Problem requirements: Show, in full, each line of the data that contains "parts".

━━━━

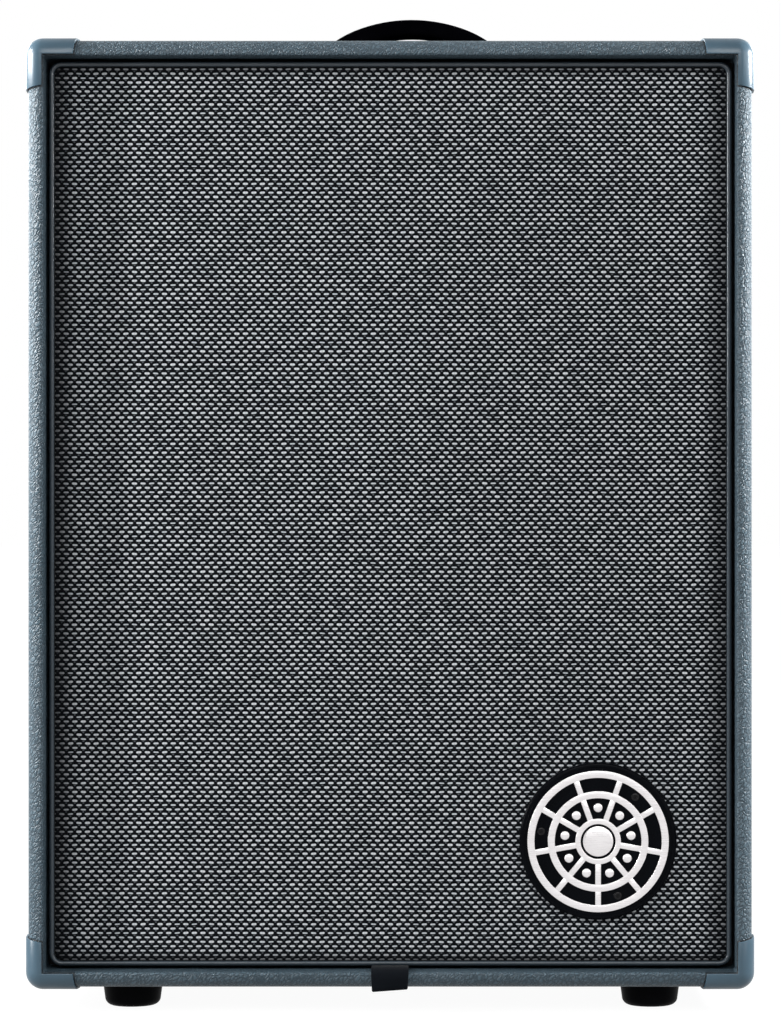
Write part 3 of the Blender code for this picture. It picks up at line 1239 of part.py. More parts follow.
def make_circuit_board():
    """The board behind the knobs, with the pots, the mute switch and the parts of its far side."""
    front = PLATE_BACK - BOARD_BEHIND
    back = front - BOARD_THICKNESS
    left = LAST_KNOB_X - BOARD_MARGIN
    right = BUTTON_X + BOARD_MARGIN
    middle_x = (left + right) / 2
    size = (right - left, BOARD_THICKNESS, BOARD_HEIGHT)
    place = (middle_x, (front + back) / 2, UPPER_Z)
    board = part("circuit_board", block("circuit_board", size), CIRCUIT, place)
    overlap = BOARD_THICKNESS / 2
    pot_front = PLATE_BACK - GAP
    pot_length = pot_front - front + overlap
    pot_y = pot_front - pot_length / 2
    bore_length = SHAFT_REACH + 2 * GAP
    for name, x in knob_places():
        pot = cylinder(name + "_pot", POT_RADIUS, pot_length)
        join(board, tool(name + "_pot", pot, (x, pot_y, UPPER_Z), REARWARD))
        bore = cylinder(name + "_bore", hole_radius(SHAFT_RADIUS, SMALL_STEPS), 2 * bore_length)
        cut(board, tool(name + "_bore", bore, (x, PLATE_BACK, UPPER_Z), REARWARD))
    switch_front = PLATE_BACK - BUTTON_TRAVEL - 2 * GAP
    switch_length = switch_front - front + overlap
    switch = block("mute_switch", (SWITCH_SIZE, switch_length, SWITCH_SIZE))
    join(board, tool("mute_switch", switch, (BUTTON_X, switch_front - switch_length / 2, UPPER_Z)))
    can_length = BOARD_CAN_LENGTH + overlap
    can_y = back + overlap - can_length / 2
    for index in range(BOARD_CAN_COUNT):
        name = f"board_can_{index + 1}"
        x = left + BOARD_CAN_RADIUS * 2 + index * BOARD_CAN_RADIUS * 2.5
        mesh = cylinder(name, BOARD_CAN_RADIUS, can_length, 10)
        join(board, tool(name, mesh, (x, can_y, UPPER_Z), REARWARD))
    block_length = TRANSFORMER_SIZE[1] + overlap
    size = (TRANSFORMER_SIZE[0], block_length, TRANSFORMER_SIZE[2])
    place = (right - TRANSFORMER_SIZE[0], back + overlap - block_length / 2, UPPER_Z)
    join(board, tool("board_transformer", block("board_transformer", size), place))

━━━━

Solution for this task:
Write part 3 of the Blender code for this picture. It picks up at line 1239 of part.py. More parts follow.
    """The board behind the knobs, with the pots, the mute switch and the parts of its far side."""